In the data below, find each line containing the string "origin" and return it.

======== Exercise materials ========

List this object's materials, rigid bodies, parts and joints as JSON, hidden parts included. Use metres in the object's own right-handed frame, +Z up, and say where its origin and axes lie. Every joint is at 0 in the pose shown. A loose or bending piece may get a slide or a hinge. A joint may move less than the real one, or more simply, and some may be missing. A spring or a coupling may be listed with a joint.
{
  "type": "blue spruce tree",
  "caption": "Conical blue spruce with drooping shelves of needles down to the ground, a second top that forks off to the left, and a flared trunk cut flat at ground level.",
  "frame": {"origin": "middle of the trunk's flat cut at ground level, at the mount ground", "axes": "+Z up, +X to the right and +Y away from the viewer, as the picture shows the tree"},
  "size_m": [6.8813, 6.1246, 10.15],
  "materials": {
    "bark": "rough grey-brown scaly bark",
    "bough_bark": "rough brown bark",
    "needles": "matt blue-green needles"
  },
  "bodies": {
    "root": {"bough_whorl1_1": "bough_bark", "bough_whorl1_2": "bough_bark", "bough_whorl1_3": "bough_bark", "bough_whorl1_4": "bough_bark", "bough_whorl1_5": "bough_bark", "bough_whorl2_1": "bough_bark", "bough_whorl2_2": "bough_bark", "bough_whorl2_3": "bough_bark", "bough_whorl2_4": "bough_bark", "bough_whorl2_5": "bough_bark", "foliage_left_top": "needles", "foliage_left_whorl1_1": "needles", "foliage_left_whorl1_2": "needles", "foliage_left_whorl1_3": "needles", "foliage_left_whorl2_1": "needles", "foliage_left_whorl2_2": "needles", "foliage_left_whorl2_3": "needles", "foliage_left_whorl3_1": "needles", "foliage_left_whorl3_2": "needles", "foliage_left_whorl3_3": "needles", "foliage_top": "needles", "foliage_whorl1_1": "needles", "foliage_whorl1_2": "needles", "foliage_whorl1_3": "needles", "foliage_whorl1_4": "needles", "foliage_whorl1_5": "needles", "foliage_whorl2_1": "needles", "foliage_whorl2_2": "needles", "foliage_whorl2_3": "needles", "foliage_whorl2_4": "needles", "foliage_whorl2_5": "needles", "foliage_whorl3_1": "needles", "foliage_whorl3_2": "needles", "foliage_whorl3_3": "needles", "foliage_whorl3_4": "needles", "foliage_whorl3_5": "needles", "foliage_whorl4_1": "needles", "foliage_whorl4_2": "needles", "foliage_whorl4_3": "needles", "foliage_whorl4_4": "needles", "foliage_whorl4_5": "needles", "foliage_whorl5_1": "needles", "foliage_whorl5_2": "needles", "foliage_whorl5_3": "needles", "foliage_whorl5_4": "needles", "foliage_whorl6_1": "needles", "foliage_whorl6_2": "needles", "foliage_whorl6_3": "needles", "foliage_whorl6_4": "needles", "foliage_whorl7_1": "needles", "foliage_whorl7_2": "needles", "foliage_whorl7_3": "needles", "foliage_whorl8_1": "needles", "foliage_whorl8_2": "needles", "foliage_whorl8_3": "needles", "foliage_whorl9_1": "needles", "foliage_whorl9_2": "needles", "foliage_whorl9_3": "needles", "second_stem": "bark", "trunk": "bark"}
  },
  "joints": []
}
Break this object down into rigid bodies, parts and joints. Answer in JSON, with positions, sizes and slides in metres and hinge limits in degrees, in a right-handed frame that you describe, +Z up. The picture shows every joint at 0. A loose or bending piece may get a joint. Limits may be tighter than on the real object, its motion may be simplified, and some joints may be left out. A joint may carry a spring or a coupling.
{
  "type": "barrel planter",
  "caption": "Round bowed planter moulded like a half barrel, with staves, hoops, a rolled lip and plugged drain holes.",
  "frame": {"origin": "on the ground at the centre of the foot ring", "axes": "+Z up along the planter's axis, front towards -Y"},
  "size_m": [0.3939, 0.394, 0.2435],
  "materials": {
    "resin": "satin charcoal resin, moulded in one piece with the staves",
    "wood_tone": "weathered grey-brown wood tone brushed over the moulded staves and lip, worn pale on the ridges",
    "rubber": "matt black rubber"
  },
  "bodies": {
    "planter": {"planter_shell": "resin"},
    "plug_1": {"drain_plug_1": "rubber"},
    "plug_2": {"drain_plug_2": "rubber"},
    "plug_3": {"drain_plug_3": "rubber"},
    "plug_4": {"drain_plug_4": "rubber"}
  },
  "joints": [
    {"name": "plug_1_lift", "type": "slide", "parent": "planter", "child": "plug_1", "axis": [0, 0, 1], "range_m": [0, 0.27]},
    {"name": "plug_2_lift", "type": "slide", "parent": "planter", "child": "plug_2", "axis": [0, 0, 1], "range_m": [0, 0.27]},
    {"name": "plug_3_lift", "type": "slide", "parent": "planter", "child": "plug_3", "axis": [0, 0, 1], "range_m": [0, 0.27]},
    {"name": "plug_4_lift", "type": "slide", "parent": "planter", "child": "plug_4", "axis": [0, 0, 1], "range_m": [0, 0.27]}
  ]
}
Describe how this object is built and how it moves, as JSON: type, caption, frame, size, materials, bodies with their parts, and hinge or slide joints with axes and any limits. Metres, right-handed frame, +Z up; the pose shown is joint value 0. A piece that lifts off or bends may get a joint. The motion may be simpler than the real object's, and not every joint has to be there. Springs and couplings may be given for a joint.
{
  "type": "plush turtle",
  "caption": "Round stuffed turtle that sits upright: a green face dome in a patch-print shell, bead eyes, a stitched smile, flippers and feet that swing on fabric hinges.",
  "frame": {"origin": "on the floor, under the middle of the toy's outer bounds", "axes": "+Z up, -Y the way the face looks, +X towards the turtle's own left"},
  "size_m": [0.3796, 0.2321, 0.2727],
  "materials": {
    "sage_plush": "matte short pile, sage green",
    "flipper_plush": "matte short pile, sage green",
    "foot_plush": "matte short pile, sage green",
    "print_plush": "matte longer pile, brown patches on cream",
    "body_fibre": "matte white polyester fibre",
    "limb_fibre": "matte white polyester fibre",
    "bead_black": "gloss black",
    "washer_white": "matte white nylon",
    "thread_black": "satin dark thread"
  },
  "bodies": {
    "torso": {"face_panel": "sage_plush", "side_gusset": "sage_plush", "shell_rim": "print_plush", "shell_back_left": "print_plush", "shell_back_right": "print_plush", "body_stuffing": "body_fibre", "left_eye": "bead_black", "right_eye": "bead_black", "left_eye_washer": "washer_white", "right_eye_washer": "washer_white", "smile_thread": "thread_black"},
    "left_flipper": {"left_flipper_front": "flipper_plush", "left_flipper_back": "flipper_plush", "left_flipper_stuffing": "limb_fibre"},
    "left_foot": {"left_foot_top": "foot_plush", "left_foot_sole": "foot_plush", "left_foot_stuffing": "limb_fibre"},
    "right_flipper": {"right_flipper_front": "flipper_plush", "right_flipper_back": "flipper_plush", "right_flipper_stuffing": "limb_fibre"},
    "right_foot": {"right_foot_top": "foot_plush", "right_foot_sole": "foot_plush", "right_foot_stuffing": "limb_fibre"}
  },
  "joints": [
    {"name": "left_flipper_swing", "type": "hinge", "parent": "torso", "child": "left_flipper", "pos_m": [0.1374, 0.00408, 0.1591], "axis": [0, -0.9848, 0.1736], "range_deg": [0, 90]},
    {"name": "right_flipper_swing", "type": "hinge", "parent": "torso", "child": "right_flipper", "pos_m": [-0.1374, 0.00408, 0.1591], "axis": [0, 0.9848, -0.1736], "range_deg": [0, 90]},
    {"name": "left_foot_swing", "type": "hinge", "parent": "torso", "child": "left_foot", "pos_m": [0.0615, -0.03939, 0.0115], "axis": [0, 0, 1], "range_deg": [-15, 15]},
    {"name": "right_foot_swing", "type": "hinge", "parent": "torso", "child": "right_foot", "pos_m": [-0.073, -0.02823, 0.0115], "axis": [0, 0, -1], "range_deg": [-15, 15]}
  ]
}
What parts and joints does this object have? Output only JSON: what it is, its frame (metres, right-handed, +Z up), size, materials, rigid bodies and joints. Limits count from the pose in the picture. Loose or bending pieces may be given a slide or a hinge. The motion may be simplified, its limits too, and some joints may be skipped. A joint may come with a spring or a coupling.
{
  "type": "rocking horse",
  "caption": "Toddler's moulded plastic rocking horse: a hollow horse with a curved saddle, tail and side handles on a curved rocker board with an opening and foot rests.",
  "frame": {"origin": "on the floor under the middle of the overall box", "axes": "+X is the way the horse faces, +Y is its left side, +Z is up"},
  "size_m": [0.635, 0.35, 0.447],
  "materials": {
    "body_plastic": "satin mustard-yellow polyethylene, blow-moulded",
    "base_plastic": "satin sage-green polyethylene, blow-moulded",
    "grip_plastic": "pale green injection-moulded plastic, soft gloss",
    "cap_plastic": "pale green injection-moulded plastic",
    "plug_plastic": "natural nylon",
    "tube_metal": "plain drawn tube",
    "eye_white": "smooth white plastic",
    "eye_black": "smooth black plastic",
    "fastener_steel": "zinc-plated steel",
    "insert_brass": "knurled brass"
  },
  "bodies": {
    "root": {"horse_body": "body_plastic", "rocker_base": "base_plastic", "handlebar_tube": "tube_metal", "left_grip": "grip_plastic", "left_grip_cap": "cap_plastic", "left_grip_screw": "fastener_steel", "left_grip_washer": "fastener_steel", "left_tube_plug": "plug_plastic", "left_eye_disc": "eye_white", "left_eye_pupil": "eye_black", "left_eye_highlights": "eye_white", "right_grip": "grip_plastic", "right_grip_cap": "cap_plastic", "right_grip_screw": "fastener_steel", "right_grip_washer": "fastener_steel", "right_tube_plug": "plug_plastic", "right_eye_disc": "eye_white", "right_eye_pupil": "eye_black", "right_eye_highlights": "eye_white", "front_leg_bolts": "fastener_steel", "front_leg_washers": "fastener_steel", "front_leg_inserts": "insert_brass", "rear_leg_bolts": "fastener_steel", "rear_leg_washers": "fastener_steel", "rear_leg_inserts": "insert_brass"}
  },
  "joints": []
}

========

• **Solution for this problem**:
List this object's materials, rigid bodies, parts and joints as JSON, hidden parts included. Use metres in the object's own right-handed frame, +Z up, and say where its origin and axes lie. Every joint is at 0 in the pose shown. A loose or bending piece may get a slide or a hinge. A joint may move less than the real one, or more simply, and some may be missing. A spring or a coupling may be listed with a joint.
  "frame": {"origin": "middle of the trunk's flat cut at ground level, at the mount ground", "axes": "+Z up, +X to the right and +Y away from the viewer, as the picture shows the tree"},
  "frame": {"origin": "on the ground at the centre of the foot ring", "axes": "+Z up along the planter's axis, front towards -Y"},
  "frame": {"origin": "on the floor, under the middle of the toy's outer bounds", "axes": "+Z up, -Y the way the face looks, +X towards the turtle's own left"},
  "frame": {"origin": "on the floor under the middle of the overall box", "axes": "+X is the way the horse faces, +Y is its left side, +Z is up"},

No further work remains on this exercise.